» DATA BLOCK:
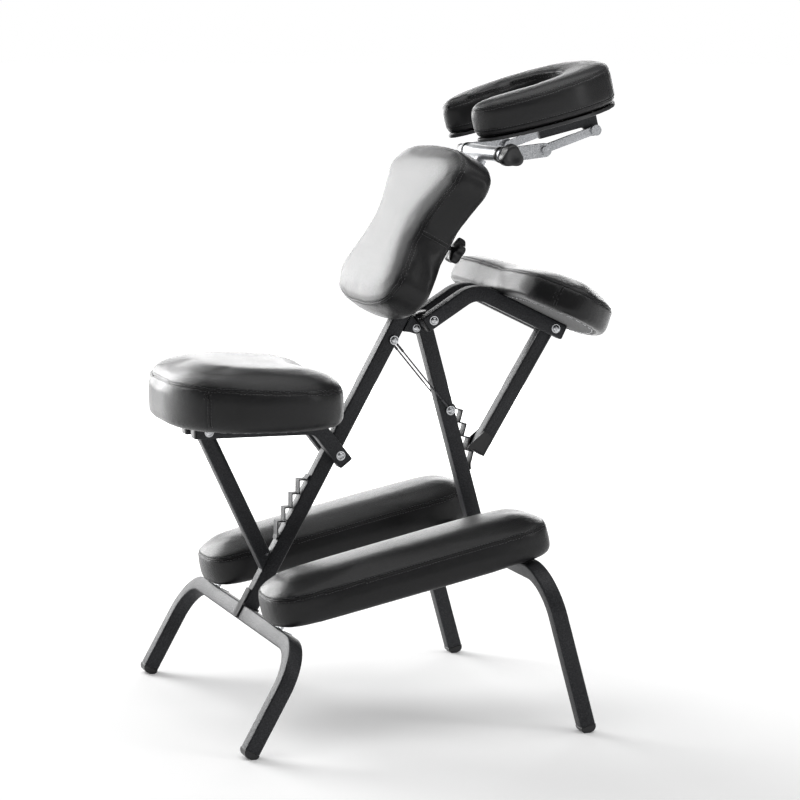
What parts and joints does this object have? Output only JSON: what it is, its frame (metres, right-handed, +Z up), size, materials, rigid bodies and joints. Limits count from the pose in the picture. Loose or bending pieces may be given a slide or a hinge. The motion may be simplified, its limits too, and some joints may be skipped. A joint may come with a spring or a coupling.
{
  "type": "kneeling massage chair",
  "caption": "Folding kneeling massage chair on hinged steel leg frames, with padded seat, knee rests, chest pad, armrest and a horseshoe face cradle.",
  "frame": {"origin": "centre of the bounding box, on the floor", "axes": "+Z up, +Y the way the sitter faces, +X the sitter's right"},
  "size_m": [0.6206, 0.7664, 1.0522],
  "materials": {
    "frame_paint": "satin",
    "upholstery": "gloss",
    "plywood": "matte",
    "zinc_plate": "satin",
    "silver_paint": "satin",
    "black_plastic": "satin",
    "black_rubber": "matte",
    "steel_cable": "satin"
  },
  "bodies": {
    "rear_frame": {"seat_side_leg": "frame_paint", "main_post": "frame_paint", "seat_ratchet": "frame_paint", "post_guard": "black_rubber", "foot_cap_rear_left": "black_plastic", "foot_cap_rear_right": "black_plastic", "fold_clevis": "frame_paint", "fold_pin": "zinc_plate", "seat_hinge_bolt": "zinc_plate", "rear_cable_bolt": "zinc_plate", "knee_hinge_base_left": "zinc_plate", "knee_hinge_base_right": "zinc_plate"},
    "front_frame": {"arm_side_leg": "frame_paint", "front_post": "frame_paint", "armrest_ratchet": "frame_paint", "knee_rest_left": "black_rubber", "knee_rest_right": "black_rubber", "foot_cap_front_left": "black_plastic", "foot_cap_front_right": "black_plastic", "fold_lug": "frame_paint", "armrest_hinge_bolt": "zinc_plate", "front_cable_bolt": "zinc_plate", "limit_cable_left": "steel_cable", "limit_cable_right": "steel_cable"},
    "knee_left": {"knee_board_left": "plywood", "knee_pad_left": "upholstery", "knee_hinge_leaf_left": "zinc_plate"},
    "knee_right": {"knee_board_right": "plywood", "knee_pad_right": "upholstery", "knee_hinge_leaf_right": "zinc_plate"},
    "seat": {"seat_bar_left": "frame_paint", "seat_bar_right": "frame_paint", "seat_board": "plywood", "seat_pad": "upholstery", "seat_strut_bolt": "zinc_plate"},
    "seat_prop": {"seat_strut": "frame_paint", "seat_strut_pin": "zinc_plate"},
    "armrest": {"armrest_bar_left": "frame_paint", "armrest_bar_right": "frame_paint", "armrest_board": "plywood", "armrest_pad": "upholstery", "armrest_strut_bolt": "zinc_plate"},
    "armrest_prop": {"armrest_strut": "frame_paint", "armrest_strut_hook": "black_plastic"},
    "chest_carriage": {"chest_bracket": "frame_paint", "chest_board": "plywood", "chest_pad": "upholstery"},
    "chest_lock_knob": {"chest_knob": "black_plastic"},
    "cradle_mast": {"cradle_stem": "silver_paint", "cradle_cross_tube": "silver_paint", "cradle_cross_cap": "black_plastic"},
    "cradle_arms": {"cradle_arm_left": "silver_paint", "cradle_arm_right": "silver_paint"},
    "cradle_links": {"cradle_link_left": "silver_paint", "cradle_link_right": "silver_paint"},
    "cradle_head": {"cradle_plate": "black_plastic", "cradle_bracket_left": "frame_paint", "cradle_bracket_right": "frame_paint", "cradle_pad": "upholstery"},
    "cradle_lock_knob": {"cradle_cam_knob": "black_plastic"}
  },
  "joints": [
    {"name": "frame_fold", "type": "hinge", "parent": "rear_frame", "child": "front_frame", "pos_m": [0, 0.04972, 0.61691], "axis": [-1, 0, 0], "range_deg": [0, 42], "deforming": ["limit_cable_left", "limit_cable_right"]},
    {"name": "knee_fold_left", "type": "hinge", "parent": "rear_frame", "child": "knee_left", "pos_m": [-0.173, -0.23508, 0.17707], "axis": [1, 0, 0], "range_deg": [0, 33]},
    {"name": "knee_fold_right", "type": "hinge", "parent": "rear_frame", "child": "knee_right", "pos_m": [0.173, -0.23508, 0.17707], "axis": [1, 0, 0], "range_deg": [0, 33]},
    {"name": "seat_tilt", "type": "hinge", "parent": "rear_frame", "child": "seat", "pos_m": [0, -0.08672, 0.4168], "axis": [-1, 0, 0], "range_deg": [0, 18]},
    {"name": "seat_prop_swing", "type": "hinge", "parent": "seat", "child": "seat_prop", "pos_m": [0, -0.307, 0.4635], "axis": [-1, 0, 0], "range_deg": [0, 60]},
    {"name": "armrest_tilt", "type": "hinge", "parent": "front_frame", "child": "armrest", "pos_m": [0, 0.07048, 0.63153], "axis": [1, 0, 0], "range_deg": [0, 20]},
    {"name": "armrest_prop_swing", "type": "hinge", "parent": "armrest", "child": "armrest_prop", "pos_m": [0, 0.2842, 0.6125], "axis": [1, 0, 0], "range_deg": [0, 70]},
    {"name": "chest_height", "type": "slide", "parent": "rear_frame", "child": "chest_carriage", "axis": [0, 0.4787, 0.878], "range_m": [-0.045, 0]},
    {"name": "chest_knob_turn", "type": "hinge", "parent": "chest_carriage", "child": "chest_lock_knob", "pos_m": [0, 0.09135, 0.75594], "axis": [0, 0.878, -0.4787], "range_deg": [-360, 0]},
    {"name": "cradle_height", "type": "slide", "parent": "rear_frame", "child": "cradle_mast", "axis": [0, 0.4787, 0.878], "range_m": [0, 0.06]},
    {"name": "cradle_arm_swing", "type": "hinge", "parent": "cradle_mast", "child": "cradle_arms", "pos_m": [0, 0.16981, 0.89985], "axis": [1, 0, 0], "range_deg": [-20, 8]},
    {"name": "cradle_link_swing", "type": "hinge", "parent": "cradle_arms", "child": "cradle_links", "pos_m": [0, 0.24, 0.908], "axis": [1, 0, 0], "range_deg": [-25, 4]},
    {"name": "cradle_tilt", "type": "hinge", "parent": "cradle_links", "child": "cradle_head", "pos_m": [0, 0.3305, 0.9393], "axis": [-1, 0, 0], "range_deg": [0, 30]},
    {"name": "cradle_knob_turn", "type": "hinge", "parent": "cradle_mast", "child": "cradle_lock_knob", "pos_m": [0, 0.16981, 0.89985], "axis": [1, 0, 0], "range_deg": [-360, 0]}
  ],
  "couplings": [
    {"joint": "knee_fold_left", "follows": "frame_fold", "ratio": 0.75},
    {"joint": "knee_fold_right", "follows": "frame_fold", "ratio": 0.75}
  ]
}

» TO DO:
Each line above must be printed exactly as it appears.

» RESULT BELOW:
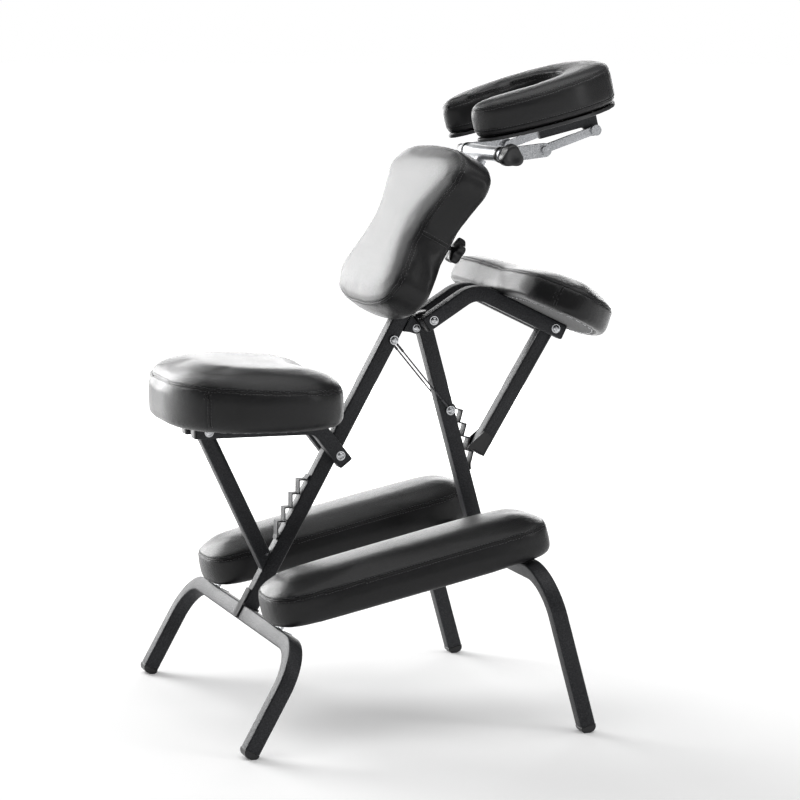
What parts and joints does this object have? Output only JSON: what it is, its frame (metres, right-handed, +Z up), size, materials, rigid bodies and joints. Limits count from the pose in the picture. Loose or bending pieces may be given a slide or a hinge. The motion may be simplified, its limits too, and some joints may be skipped. A joint may come with a spring or a coupling.
{
  "type": "kneeling massage chair",
  "caption": "Folding kneeling massage chair on hinged steel leg frames, with padded seat, knee rests, chest pad, armrest and a horseshoe face cradle.",
  "frame": {"origin": "centre of the bounding box, on the floor", "axes": "+Z up, +Y the way the sitter faces, +X the sitter's right"},
  "size_m": [0.6206, 0.7664, 1.0522],
  "materials": {
    "frame_paint": "satin",
    "upholstery": "gloss",
    "plywood": "matte",
    "zinc_plate": "satin",
    "silver_paint": "satin",
    "black_plastic": "satin",
    "black_rubber": "matte",
    "steel_cable": "satin"
  },
  "bodies": {
    "rear_frame": {"seat_side_leg": "frame_paint", "main_post": "frame_paint", "seat_ratchet": "frame_paint", "post_guard": "black_rubber", "foot_cap_rear_left": "black_plastic", "foot_cap_rear_right": "black_plastic", "fold_clevis": "frame_paint", "fold_pin": "zinc_plate", "seat_hinge_bolt": "zinc_plate", "rear_cable_bolt": "zinc_plate", "knee_hinge_base_left": "zinc_plate", "knee_hinge_base_right": "zinc_plate"},
    "front_frame": {"arm_side_leg": "frame_paint", "front_post": "frame_paint", "armrest_ratchet": "frame_paint", "knee_rest_left": "black_rubber", "knee_rest_right": "black_rubber", "foot_cap_front_left": "black_plastic", "foot_cap_front_right": "black_plastic", "fold_lug": "frame_paint", "armrest_hinge_bolt": "zinc_plate", "front_cable_bolt": "zinc_plate", "limit_cable_left": "steel_cable", "limit_cable_right": "steel_cable"},
    "knee_left": {"knee_board_left": "plywood", "knee_pad_left": "upholstery", "knee_hinge_leaf_left": "zinc_plate"},
    "knee_right": {"knee_board_right": "plywood", "knee_pad_right": "upholstery", "knee_hinge_leaf_right": "zinc_plate"},
    "seat": {"seat_bar_left": "frame_paint", "seat_bar_right": "frame_paint", "seat_board": "plywood", "seat_pad": "upholstery", "seat_strut_bolt": "zinc_plate"},
    "seat_prop": {"seat_strut": "frame_paint", "seat_strut_pin": "zinc_plate"},
    "armrest": {"armrest_bar_left": "frame_paint", "armrest_bar_right": "frame_paint", "armrest_board": "plywood", "armrest_pad": "upholstery", "armrest_strut_bolt": "zinc_plate"},
    "armrest_prop": {"armrest_strut": "frame_paint", "armrest_strut_hook": "black_plastic"},
    "chest_carriage": {"chest_bracket": "frame_paint", "chest_board": "plywood", "chest_pad": "upholstery"},
    "chest_lock_knob": {"chest_knob": "black_plastic"},
    "cradle_mast": {"cradle_stem": "silver_paint", "cradle_cross_tube": "silver_paint", "cradle_cross_cap": "black_plastic"},
    "cradle_arms": {"cradle_arm_left": "silver_paint", "cradle_arm_right": "silver_paint"},
    "cradle_links": {"cradle_link_left": "silver_paint", "cradle_link_right": "silver_paint"},
    "cradle_head": {"cradle_plate": "black_plastic", "cradle_bracket_left": "frame_paint", "cradle_bracket_right": "frame_paint", "cradle_pad": "upholstery"},
    "cradle_lock_knob": {"cradle_cam_knob": "black_plastic"}
  },
  "joints": [
    {"name": "frame_fold", "type": "hinge", "parent": "rear_frame", "child": "front_frame", "pos_m": [0, 0.04972, 0.61691], "axis": [-1, 0, 0], "range_deg": [0, 42], "deforming": ["limit_cable_left", "limit_cable_right"]},
    {"name": "knee_fold_left", "type": "hinge", "parent": "rear_frame", "child": "knee_left", "pos_m": [-0.173, -0.23508, 0.17707], "axis": [1, 0, 0], "range_deg": [0, 33]},
    {"name": "knee_fold_right", "type": "hinge", "parent": "rear_frame", "child": "knee_right", "pos_m": [0.173, -0.23508, 0.17707], "axis": [1, 0, 0], "range_deg": [0, 33]},
    {"name": "seat_tilt", "type": "hinge", "parent": "rear_frame", "child": "seat", "pos_m": [0, -0.08672, 0.4168], "axis": [-1, 0, 0], "range_deg": [0, 18]},
    {"name": "seat_prop_swing", "type": "hinge", "parent": "seat", "child": "seat_prop", "pos_m": [0, -0.307, 0.4635], "axis": [-1, 0, 0], "range_deg": [0, 60]},
    {"name": "armrest_tilt", "type": "hinge", "parent": "front_frame", "child": "armrest", "pos_m": [0, 0.07048, 0.63153], "axis": [1, 0, 0], "range_deg": [0, 20]},
    {"name": "armrest_prop_swing", "type": "hinge", "parent": "armrest", "child": "armrest_prop", "pos_m": [0, 0.2842, 0.6125], "axis": [1, 0, 0], "range_deg": [0, 70]},
    {"name": "chest_height", "type": "slide", "parent": "rear_frame", "child": "chest_carriage", "axis": [0, 0.4787, 0.878], "range_m": [-0.045, 0]},
    {"name": "chest_knob_turn", "type": "hinge", "parent": "chest_carriage", "child": "chest_lock_knob", "pos_m": [0, 0.09135, 0.75594], "axis": [0, 0.878, -0.4787], "range_deg": [-360, 0]},
    {"name": "cradle_height", "type": "slide", "parent": "rear_frame", "child": "cradle_mast", "axis": [0, 0.4787, 0.878], "range_m": [0, 0.06]},
    {"name": "cradle_arm_swing", "type": "hinge", "parent": "cradle_mast", "child": "cradle_arms", "pos_m": [0, 0.16981, 0.89985], "axis": [1, 0, 0], "range_deg": [-20, 8]},
    {"name": "cradle_link_swing", "type": "hinge", "parent": "cradle_arms", "child": "cradle_links", "pos_m": [0, 0.24, 0.908], "axis": [1, 0, 0], "range_deg": [-25, 4]},
    {"name": "cradle_tilt", "type": "hinge", "parent": "cradle_links", "child": "cradle_head", "pos_m": [0, 0.3305, 0.9393], "axis": [-1, 0, 0], "range_deg": [0, 30]},
    {"name": "cradle_knob_turn", "type": "hinge", "parent": "cradle_mast", "child": "cradle_lock_knob", "pos_m": [0, 0.16981, 0.89985], "axis": [1, 0, 0], "range_deg": [-360, 0]}
  ],
  "couplings": [
    {"joint": "knee_fold_left", "follows": "frame_fold", "ratio": 0.75},
    {"joint": "knee_fold_right", "follows": "frame_fold", "ratio": 0.75}
  ]
}